- Problem statement: Repeat only the lines running from the beginning of the material through the line that contains "const sandedWoodRoughness = 0.62;".

■ ■ ■ ■ ■

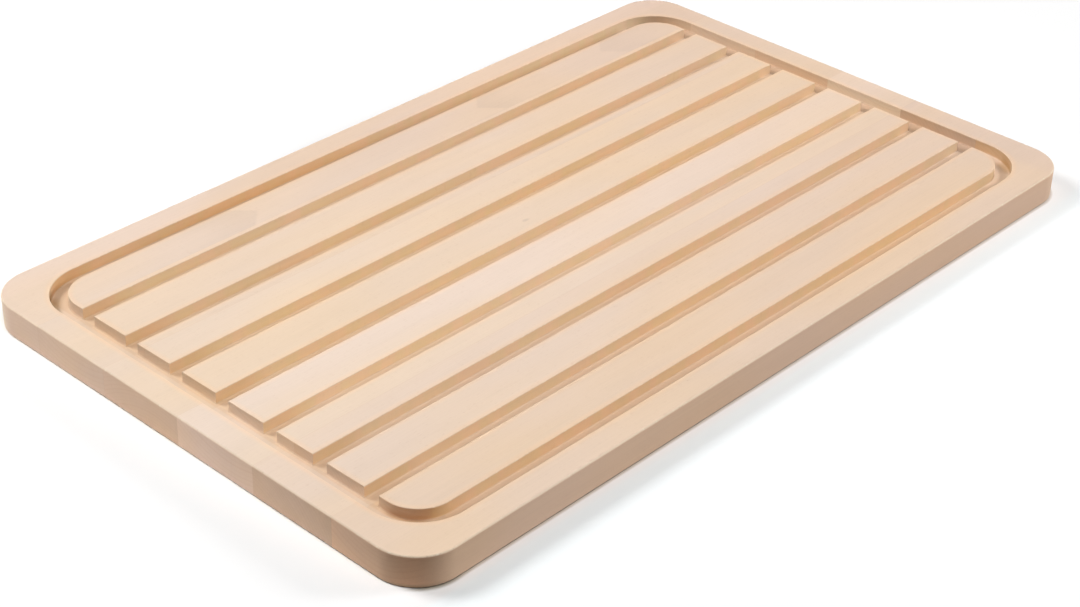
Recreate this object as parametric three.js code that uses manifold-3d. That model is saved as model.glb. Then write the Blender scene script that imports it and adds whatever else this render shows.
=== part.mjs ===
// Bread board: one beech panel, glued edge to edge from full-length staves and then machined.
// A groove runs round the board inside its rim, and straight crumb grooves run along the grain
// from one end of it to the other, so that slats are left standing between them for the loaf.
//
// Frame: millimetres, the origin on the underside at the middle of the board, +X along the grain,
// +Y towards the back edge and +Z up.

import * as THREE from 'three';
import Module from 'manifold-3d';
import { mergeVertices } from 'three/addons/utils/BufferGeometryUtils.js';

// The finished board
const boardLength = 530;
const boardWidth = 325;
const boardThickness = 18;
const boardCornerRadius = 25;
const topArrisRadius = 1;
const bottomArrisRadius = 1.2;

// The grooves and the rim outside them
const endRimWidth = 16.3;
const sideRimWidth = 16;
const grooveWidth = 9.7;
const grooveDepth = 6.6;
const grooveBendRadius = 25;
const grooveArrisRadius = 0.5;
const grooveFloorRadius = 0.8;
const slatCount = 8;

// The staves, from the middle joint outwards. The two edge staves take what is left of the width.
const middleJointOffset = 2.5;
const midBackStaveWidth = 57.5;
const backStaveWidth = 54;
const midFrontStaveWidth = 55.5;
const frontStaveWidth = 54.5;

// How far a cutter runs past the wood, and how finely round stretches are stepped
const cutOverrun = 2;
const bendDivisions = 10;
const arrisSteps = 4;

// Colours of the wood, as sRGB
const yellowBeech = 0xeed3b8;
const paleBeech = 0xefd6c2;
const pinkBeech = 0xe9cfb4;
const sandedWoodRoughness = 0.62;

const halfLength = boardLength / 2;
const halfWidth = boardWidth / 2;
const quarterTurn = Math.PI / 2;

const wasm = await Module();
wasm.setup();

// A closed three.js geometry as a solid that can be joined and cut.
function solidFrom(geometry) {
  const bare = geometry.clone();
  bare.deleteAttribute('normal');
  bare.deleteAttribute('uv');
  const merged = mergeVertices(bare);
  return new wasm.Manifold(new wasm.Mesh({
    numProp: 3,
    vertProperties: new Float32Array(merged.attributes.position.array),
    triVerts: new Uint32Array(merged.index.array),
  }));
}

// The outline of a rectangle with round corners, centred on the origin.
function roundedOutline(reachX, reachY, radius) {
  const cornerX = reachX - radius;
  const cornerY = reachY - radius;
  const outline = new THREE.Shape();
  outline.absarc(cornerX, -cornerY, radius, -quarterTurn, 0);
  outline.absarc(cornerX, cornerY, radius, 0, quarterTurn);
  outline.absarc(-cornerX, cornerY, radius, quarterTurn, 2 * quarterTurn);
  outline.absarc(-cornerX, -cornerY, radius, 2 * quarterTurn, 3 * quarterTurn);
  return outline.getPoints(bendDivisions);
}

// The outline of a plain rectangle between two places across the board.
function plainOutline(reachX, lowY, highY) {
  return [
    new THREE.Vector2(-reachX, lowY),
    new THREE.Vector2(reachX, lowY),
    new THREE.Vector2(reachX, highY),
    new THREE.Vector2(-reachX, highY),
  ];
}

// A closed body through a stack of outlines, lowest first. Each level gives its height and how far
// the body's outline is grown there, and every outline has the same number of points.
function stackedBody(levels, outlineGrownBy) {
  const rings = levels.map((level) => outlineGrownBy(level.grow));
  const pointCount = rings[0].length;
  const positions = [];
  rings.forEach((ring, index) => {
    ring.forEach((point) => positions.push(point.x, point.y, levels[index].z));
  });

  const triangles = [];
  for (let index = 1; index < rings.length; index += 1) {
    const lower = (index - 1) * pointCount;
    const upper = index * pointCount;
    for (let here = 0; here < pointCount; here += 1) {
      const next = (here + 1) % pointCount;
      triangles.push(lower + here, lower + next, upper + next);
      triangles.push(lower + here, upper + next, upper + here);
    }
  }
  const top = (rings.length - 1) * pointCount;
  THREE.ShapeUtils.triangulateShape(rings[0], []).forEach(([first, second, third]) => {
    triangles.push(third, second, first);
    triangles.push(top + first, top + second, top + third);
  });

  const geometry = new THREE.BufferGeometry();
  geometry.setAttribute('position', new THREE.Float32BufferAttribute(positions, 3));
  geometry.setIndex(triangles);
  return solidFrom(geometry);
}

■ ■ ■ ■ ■

- Response to this exercise:
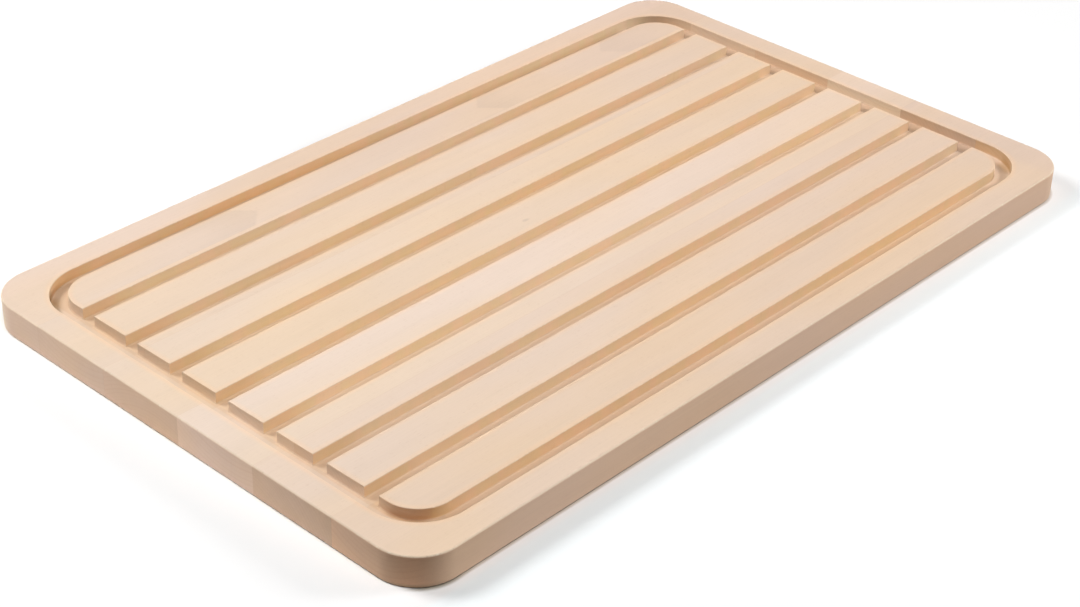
Recreate this object as parametric three.js code that uses manifold-3d. That model is saved as model.glb. Then write the Blender scene script that imports it and adds whatever else this render shows.
=== part.mjs ===
// Bread board: one beech panel, glued edge to edge from full-length staves and then machined.
// A groove runs round the board inside its rim, and straight crumb grooves run along the grain
// from one end of it to the other, so that slats are left standing between them for the loaf.
//
// Frame: millimetres, the origin on the underside at the middle of the board, +X along the grain,
// +Y towards the back edge and +Z up.

import * as THREE from 'three';
import Module from 'manifold-3d';
import { mergeVertices } from 'three/addons/utils/BufferGeometryUtils.js';

// The finished board
const boardLength = 530;
const boardWidth = 325;
const boardThickness = 18;
const boardCornerRadius = 25;
const topArrisRadius = 1;
const bottomArrisRadius = 1.2;

// The grooves and the rim outside them
const endRimWidth = 16.3;
const sideRimWidth = 16;
const grooveWidth = 9.7;
const grooveDepth = 6.6;
const grooveBendRadius = 25;
const grooveArrisRadius = 0.5;
const grooveFloorRadius = 0.8;
const slatCount = 8;

// The staves, from the middle joint outwards. The two edge staves take what is left of the width.
const middleJointOffset = 2.5;
const midBackStaveWidth = 57.5;
const backStaveWidth = 54;
const midFrontStaveWidth = 55.5;
const frontStaveWidth = 54.5;

// How far a cutter runs past the wood, and how finely round stretches are stepped
const cutOverrun = 2;
const bendDivisions = 10;
const arrisSteps = 4;

// Colours of the wood, as sRGB
const yellowBeech = 0xeed3b8;
const paleBeech = 0xefd6c2;
const pinkBeech = 0xe9cfb4;
const sandedWoodRoughness = 0.62;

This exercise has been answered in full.